Copy out the line that contains "return deck_place * sheet", the line that contains "obj.matrix_parent_inverse = Matrix.Identity(4)", and every line between them, exactly, and nothing else.

Source material
::::::::

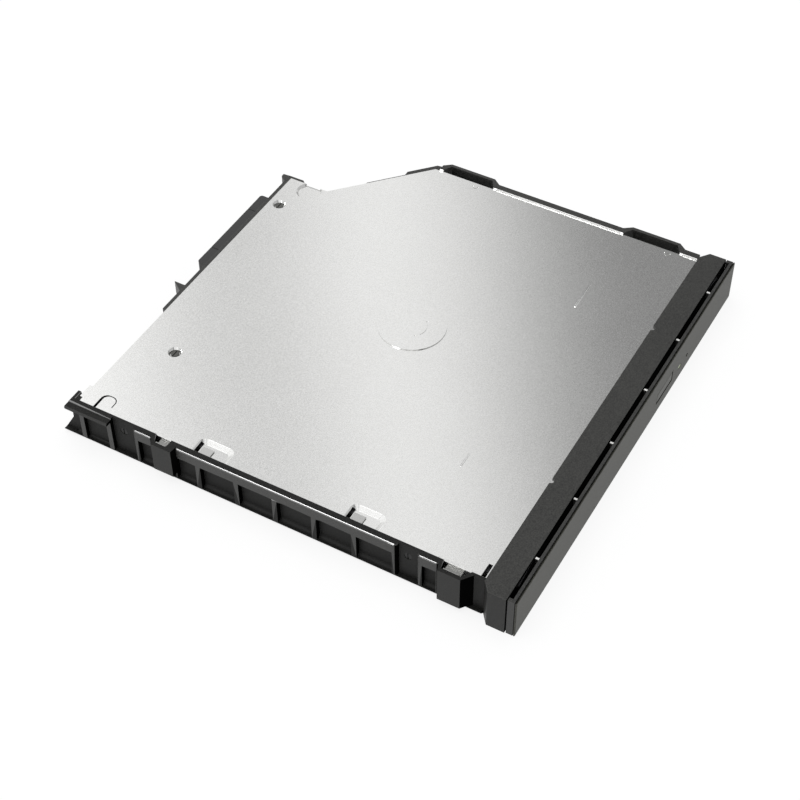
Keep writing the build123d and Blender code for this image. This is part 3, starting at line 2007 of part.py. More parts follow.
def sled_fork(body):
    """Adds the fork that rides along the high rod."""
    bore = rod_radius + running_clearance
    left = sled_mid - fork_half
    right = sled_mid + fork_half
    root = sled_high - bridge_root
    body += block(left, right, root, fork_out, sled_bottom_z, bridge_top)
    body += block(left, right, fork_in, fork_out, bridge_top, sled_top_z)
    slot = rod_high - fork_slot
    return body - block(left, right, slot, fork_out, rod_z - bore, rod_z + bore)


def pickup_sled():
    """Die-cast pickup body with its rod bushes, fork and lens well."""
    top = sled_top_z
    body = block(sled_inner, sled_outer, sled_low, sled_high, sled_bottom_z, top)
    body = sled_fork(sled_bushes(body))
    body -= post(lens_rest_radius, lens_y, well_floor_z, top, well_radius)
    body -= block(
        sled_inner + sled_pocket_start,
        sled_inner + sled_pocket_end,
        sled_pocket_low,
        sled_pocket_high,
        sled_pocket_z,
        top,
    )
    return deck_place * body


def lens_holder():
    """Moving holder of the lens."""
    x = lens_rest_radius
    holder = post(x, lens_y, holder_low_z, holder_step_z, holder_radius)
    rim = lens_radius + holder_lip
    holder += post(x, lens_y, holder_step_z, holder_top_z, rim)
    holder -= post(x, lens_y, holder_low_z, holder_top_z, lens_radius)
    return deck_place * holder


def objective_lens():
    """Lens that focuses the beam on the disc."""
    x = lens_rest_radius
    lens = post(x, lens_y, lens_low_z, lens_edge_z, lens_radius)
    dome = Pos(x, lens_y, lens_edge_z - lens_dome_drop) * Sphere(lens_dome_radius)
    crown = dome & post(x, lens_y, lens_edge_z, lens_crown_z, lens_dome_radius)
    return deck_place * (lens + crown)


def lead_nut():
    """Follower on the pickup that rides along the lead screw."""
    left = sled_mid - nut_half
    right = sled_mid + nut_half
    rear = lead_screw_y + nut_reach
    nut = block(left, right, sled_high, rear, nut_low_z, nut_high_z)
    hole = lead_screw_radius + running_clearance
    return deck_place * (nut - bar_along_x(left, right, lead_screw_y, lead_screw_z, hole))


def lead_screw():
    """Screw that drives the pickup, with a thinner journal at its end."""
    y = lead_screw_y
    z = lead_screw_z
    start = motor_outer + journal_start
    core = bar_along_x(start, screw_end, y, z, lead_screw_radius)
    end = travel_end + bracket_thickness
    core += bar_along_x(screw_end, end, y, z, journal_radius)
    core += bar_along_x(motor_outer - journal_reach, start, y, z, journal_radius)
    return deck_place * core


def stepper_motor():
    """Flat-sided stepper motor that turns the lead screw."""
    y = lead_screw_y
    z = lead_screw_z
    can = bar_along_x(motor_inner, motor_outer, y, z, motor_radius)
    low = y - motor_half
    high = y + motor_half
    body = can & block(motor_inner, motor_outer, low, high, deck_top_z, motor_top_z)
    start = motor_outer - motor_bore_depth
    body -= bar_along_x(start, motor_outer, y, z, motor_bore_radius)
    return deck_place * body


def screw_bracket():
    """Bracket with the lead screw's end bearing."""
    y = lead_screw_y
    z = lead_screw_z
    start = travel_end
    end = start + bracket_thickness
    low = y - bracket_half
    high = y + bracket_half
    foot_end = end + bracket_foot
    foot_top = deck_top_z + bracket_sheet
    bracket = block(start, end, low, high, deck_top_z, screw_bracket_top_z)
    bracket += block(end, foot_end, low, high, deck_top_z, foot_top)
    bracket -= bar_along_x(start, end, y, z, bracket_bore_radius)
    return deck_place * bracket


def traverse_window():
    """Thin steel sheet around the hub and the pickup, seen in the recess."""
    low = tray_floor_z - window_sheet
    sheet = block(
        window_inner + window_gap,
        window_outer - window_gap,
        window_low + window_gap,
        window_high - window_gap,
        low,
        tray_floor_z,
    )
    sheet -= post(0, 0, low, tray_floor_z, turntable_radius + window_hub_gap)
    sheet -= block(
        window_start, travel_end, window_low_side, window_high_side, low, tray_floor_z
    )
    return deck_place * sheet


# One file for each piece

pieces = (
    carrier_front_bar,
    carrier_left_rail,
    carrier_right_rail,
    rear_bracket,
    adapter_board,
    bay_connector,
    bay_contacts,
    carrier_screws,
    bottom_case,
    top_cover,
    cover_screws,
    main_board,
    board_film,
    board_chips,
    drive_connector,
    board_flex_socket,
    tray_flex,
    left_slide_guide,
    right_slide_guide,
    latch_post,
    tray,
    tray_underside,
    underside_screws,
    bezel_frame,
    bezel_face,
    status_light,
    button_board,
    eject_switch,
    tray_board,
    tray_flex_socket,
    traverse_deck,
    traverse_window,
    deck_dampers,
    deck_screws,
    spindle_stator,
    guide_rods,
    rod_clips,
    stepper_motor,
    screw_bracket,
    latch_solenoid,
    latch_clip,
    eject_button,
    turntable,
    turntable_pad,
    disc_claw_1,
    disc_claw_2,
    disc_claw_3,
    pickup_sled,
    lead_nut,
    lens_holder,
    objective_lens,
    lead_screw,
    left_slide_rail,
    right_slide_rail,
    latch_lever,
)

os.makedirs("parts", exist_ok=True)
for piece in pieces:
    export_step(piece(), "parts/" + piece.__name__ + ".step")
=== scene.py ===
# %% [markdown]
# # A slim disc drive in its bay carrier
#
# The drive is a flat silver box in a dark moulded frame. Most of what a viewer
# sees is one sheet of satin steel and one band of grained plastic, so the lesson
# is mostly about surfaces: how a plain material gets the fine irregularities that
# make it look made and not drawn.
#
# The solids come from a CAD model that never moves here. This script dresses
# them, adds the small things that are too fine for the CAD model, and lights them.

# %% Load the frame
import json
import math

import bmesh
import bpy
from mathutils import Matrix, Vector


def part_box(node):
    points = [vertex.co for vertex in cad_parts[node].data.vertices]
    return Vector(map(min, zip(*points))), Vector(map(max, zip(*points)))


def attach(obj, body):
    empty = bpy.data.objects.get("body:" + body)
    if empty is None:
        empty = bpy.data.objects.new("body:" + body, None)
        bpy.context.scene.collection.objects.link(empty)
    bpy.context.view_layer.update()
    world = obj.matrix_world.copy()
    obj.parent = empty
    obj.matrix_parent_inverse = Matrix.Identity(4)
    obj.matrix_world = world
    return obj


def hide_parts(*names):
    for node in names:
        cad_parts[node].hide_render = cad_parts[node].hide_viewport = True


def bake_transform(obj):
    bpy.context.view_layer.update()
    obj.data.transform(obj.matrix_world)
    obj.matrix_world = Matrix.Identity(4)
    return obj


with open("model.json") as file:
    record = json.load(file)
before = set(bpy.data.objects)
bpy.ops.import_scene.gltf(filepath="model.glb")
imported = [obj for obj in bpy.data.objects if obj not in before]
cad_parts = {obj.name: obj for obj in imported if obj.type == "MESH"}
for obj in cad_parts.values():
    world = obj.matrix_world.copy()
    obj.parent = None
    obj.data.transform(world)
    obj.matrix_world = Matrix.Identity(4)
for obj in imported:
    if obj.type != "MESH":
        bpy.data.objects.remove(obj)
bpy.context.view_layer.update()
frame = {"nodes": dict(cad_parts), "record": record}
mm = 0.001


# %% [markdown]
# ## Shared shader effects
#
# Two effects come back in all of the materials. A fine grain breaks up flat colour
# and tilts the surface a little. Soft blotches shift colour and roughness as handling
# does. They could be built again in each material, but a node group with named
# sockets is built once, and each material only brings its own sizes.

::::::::

Solution to this task
    return deck_place * sheet


# One file for each piece

pieces = (
    carrier_front_bar,
    carrier_left_rail,
    carrier_right_rail,
    rear_bracket,
    adapter_board,
    bay_connector,
    bay_contacts,
    carrier_screws,
    bottom_case,
    top_cover,
    cover_screws,
    main_board,
    board_film,
    board_chips,
    drive_connector,
    board_flex_socket,
    tray_flex,
    left_slide_guide,
    right_slide_guide,
    latch_post,
    tray,
    tray_underside,
    underside_screws,
    bezel_frame,
    bezel_face,
    status_light,
    button_board,
    eject_switch,
    tray_board,
    tray_flex_socket,
    traverse_deck,
    traverse_window,
    deck_dampers,
    deck_screws,
    spindle_stator,
    guide_rods,
    rod_clips,
    stepper_motor,
    screw_bracket,
    latch_solenoid,
    latch_clip,
    eject_button,
    turntable,
    turntable_pad,
    disc_claw_1,
    disc_claw_2,
    disc_claw_3,
    pickup_sled,
    lead_nut,
    lens_holder,
    objective_lens,
    lead_screw,
    left_slide_rail,
    right_slide_rail,
    latch_lever,
)

os.makedirs("parts", exist_ok=True)
for piece in pieces:
    export_step(piece(), "parts/" + piece.__name__ + ".step")
=== scene.py ===
# %% [markdown]
# # A slim disc drive in its bay carrier
#
# The drive is a flat silver box in a dark moulded frame. Most of what a viewer
# sees is one sheet of satin steel and one band of grained plastic, so the lesson
# is mostly about surfaces: how a plain material gets the fine irregularities that
# make it look made and not drawn.
#
# The solids come from a CAD model that never moves here. This script dresses
# them, adds the small things that are too fine for the CAD model, and lights them.

# %% Load the frame
import json
import math

import bmesh
import bpy
from mathutils import Matrix, Vector


def part_box(node):
    points = [vertex.co for vertex in cad_parts[node].data.vertices]
    return Vector(map(min, zip(*points))), Vector(map(max, zip(*points)))


def attach(obj, body):
    empty = bpy.data.objects.get("body:" + body)
    if empty is None:
        empty = bpy.data.objects.new("body:" + body, None)
        bpy.context.scene.collection.objects.link(empty)
    bpy.context.view_layer.update()
    world = obj.matrix_world.copy()
    obj.parent = empty
    obj.matrix_parent_inverse = Matrix.Identity(4)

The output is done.